INFORMATION PROVIDED =>

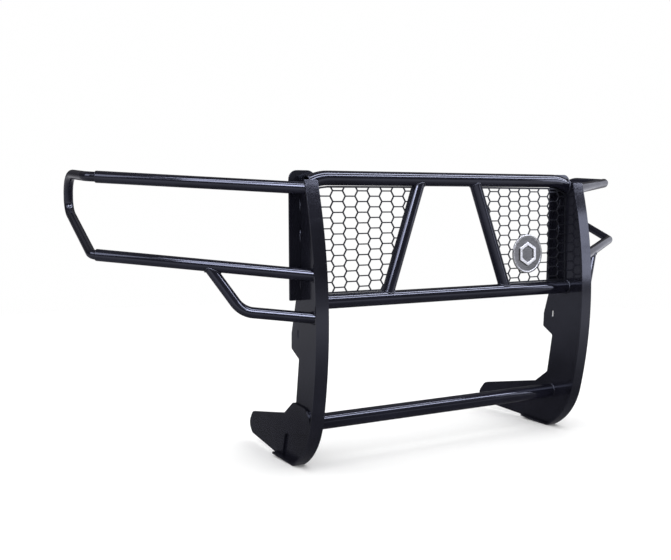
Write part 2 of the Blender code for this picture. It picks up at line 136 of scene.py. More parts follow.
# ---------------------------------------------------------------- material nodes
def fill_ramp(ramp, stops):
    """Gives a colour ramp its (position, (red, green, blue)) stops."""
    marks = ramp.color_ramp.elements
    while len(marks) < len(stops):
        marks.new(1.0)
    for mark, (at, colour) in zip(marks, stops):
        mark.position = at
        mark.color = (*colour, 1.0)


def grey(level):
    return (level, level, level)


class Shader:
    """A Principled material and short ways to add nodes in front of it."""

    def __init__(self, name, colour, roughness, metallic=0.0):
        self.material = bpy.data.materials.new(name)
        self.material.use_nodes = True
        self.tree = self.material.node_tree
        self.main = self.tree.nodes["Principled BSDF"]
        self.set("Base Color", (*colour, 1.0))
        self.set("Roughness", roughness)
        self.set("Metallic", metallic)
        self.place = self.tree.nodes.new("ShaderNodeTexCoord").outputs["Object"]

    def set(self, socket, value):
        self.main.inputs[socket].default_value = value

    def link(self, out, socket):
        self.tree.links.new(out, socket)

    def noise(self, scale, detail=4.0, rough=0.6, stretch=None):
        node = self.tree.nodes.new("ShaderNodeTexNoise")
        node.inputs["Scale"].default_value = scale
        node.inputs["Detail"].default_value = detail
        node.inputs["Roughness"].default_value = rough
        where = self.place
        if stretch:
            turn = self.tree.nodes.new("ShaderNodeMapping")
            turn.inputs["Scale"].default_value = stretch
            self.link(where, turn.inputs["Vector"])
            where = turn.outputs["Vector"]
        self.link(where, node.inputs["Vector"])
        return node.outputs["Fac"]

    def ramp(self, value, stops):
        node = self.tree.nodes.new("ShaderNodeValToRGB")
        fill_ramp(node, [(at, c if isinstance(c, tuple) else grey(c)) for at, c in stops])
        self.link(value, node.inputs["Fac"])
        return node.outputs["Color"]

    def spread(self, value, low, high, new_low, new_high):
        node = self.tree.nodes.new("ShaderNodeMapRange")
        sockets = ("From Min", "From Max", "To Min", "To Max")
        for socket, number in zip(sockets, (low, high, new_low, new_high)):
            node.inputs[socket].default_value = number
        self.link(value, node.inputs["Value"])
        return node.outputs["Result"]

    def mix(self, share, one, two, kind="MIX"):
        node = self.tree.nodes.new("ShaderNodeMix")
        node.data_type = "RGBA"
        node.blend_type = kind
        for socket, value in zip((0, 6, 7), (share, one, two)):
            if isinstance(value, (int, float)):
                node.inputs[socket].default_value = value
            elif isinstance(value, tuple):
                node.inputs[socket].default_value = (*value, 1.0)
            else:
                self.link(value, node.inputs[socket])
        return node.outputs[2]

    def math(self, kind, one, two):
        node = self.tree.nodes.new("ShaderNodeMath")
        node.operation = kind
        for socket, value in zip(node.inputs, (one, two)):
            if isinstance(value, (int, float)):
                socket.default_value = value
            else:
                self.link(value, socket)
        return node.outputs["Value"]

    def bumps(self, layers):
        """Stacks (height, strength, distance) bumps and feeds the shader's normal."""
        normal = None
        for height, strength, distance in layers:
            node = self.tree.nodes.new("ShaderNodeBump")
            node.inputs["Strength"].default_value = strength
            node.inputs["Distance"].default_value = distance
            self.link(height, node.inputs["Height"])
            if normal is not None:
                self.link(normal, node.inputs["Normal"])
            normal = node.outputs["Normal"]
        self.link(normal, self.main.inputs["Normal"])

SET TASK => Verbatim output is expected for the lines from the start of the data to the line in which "self.tree.links.new(out, socket)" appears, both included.

RESPONSE =>
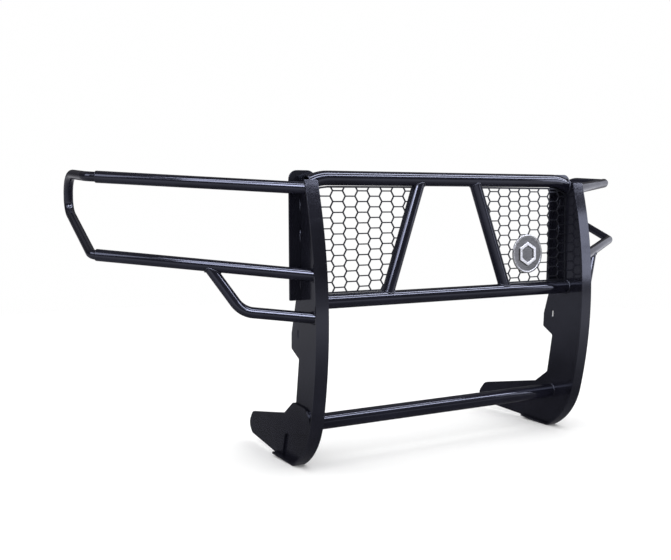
Write part 2 of the Blender code for this picture. It picks up at line 136 of scene.py. More parts follow.
# ---------------------------------------------------------------- material nodes
def fill_ramp(ramp, stops):
    """Gives a colour ramp its (position, (red, green, blue)) stops."""
    marks = ramp.color_ramp.elements
    while len(marks) < len(stops):
        marks.new(1.0)
    for mark, (at, colour) in zip(marks, stops):
        mark.position = at
        mark.color = (*colour, 1.0)


def grey(level):
    return (level, level, level)


class Shader:
    """A Principled material and short ways to add nodes in front of it."""

    def __init__(self, name, colour, roughness, metallic=0.0):
        self.material = bpy.data.materials.new(name)
        self.material.use_nodes = True
        self.tree = self.material.node_tree
        self.main = self.tree.nodes["Principled BSDF"]
        self.set("Base Color", (*colour, 1.0))
        self.set("Roughness", roughness)
        self.set("Metallic", metallic)
        self.place = self.tree.nodes.new("ShaderNodeTexCoord").outputs["Object"]

    def set(self, socket, value):
        self.main.inputs[socket].default_value = value

    def link(self, out, socket):
        self.tree.links.new(out, socket)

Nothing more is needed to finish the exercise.